In many of my designs, I hope to reach the contemporary human mind with a modern vision of past beauty. I love art, as I believe that knowledge and appreciation of extraordinary old trends guide and strengthens new creations.
To express what I value the most, I will choose as an example work by Art Smith, Margaret De Patta and René Lalique. The first two are Modernists, while Lalique is an Art Nouveau Master. They each have very different styles, but their work shares the most important and priceless value – it is built upon an Artistic Idea.
B+C: If you could go back in time and observe a specific jewelry making technique (e.g. cloisonné, casting, etc.), done at a particular place and time in history, what would it be and why?
I am currently interested in anti-clasting, synclastic techniques. Forms created in this specific style are so beautiful and so honest. I hope to collect all the necessary tools (sinusoidal stake, specific hammers), soon. Right now I still don’t have these in my studio. There are a few metal smith masters whom I admire, and I wish to be able to join their studios for an internship.
B+C: Predictions? Plans? Are there future projects, shows, or sales that you would like to share with us?
Contemporary jewelry creators should be searching for new styles, new visions.
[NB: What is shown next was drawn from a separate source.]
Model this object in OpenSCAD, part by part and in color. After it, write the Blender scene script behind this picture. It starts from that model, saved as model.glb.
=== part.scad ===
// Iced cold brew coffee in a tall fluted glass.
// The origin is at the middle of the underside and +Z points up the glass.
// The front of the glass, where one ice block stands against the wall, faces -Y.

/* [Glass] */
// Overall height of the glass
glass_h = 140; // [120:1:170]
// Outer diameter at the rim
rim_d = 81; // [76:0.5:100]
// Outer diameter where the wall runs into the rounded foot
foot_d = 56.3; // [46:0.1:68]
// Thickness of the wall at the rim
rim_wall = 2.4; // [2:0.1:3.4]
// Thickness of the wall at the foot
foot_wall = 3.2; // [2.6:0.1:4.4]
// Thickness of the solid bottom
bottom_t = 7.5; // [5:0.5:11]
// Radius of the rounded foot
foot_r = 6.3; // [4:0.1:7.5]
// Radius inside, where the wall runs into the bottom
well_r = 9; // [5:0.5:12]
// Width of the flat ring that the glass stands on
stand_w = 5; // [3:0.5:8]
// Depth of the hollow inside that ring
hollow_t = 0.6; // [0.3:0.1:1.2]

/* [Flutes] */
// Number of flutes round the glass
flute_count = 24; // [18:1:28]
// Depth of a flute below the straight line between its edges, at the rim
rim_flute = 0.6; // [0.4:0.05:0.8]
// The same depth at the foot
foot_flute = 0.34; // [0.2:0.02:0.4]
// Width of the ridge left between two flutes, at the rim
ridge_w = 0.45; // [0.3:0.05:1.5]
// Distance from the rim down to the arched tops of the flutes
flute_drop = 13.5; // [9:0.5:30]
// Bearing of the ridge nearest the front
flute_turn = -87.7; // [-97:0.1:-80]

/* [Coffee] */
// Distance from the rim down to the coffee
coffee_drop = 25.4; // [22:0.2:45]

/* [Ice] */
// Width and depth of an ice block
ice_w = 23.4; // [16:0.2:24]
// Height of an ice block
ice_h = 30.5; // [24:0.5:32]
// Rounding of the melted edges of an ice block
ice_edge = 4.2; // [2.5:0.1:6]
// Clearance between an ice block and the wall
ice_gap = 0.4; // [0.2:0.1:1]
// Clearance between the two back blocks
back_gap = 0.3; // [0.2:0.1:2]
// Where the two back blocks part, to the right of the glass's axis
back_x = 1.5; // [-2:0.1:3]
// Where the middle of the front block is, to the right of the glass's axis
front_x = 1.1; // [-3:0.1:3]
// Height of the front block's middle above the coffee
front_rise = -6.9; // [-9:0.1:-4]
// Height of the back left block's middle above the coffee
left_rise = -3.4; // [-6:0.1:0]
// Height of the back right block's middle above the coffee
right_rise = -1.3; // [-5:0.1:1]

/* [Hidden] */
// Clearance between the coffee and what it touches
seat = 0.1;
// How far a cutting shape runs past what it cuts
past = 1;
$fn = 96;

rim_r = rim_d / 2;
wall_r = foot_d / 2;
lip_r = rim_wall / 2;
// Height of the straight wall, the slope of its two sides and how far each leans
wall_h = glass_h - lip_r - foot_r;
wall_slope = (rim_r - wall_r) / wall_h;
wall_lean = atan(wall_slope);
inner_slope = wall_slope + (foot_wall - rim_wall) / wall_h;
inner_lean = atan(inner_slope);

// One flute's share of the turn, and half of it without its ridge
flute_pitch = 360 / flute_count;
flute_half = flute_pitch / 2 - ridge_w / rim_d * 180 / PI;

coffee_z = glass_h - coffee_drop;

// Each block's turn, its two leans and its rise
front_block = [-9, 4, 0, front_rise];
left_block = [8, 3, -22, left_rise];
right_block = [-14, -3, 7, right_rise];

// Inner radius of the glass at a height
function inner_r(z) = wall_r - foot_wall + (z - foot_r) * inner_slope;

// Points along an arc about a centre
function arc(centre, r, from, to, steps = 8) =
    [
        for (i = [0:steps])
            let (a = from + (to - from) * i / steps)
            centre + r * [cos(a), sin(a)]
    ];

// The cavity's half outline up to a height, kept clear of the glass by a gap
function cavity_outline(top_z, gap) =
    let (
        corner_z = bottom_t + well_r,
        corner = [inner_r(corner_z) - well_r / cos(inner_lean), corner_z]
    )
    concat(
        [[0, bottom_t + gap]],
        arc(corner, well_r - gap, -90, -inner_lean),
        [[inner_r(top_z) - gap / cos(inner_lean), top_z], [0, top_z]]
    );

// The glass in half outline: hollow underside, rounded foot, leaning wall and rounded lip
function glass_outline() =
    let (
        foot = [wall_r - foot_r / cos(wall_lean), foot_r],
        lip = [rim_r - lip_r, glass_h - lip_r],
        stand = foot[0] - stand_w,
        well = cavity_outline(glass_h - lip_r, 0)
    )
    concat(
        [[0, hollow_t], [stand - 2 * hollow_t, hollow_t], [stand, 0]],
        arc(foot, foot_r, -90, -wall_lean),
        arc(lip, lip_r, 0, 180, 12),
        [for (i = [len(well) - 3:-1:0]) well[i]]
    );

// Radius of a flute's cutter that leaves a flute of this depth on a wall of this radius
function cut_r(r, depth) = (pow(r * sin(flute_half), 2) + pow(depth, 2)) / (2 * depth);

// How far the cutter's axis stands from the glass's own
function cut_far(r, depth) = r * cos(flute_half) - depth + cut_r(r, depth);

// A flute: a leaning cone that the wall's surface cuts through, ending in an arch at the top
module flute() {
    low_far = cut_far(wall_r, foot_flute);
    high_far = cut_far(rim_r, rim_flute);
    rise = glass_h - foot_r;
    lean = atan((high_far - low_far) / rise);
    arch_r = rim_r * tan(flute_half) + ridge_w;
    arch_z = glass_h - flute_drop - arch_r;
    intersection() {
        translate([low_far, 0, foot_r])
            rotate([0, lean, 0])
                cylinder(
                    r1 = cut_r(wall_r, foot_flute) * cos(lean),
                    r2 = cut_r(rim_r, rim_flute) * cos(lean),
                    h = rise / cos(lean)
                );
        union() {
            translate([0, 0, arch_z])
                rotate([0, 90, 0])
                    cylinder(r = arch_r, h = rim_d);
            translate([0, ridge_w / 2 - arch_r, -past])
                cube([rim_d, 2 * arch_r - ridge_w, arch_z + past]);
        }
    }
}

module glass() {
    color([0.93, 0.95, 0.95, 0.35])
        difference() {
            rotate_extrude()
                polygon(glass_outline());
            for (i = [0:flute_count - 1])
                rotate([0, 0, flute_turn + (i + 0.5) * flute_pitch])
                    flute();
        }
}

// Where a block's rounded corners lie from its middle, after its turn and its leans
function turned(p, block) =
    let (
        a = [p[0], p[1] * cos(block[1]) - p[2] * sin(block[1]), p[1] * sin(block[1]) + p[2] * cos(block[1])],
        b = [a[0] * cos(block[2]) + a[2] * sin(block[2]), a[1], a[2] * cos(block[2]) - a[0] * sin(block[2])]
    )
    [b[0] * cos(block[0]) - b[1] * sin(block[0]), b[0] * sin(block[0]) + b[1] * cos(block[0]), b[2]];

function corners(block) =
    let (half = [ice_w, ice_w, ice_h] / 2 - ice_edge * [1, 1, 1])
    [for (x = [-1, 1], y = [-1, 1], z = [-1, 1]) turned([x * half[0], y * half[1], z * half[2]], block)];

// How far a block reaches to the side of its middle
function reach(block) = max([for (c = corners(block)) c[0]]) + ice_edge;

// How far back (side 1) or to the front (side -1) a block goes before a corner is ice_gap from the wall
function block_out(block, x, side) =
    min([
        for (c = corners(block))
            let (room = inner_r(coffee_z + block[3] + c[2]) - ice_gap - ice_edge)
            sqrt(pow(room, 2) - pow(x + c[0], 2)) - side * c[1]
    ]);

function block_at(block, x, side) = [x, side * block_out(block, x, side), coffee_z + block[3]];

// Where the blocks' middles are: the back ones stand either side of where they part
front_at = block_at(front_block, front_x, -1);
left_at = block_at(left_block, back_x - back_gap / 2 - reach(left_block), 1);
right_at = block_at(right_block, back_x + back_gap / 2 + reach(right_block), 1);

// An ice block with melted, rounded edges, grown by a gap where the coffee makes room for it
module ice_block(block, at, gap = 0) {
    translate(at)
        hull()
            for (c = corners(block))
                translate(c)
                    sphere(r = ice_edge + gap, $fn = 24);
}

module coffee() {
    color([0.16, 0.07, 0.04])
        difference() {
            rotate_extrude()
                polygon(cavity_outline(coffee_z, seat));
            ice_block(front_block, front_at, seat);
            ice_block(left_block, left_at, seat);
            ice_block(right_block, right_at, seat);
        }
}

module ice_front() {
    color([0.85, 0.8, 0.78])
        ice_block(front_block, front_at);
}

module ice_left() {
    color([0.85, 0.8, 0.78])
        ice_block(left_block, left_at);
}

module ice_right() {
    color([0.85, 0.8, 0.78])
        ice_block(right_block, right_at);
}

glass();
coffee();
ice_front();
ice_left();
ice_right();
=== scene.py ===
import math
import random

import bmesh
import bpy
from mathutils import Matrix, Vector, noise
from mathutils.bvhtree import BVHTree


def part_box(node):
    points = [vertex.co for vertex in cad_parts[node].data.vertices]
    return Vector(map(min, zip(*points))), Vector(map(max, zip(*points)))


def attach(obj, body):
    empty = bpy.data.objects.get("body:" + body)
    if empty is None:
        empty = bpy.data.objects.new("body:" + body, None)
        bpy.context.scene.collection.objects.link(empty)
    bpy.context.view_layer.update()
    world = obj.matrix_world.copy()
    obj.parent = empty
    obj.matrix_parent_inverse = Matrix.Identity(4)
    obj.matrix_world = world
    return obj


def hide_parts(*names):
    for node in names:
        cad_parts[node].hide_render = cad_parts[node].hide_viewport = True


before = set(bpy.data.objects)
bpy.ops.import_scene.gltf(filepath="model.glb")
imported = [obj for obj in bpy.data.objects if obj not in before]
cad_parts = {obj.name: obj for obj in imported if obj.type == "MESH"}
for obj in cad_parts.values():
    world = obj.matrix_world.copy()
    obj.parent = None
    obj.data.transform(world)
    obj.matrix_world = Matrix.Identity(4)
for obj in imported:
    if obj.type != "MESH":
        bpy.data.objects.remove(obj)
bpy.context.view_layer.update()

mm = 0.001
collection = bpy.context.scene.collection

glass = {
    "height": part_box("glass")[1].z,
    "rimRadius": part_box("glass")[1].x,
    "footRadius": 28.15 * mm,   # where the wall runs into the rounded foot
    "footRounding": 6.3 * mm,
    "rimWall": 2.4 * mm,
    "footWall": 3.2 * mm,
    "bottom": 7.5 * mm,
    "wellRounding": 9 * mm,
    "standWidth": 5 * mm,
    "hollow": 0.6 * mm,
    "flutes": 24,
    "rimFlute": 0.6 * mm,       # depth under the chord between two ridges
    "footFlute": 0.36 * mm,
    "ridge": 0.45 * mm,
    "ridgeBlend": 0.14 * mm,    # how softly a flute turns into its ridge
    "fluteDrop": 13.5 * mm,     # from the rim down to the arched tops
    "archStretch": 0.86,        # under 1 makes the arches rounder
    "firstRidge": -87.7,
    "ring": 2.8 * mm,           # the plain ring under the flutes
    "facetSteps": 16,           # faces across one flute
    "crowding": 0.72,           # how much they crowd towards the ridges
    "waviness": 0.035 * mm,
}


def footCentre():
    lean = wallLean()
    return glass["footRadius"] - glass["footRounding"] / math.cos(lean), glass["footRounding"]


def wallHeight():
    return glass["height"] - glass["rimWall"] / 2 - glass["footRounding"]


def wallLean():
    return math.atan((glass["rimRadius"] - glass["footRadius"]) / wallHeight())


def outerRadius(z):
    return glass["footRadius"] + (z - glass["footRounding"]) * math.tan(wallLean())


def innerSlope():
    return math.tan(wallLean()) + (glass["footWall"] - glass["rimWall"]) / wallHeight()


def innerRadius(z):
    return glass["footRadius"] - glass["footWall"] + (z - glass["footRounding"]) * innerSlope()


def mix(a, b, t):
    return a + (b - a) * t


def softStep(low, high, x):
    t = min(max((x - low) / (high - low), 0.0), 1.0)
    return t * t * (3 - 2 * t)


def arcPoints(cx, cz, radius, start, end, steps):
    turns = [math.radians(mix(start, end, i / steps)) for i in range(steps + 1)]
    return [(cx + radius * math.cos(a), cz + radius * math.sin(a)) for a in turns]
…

My challenge is, not only, to make more “new” rings or necklaces, but constantly update. Jewelry trends should influence others. Jewelry trends should help to create new and different lines of clothing. I look to jewelry to add a new shine on our futuristic silhouette.
This week I started a new website to document of my past and recent work. I will be looking to network with clothing and product designers in order to cooperate on development of new styles. I am hoping to find more friends and clients ( on Etsy, at shows, in galleries, via web and this blog) who are share these same passions.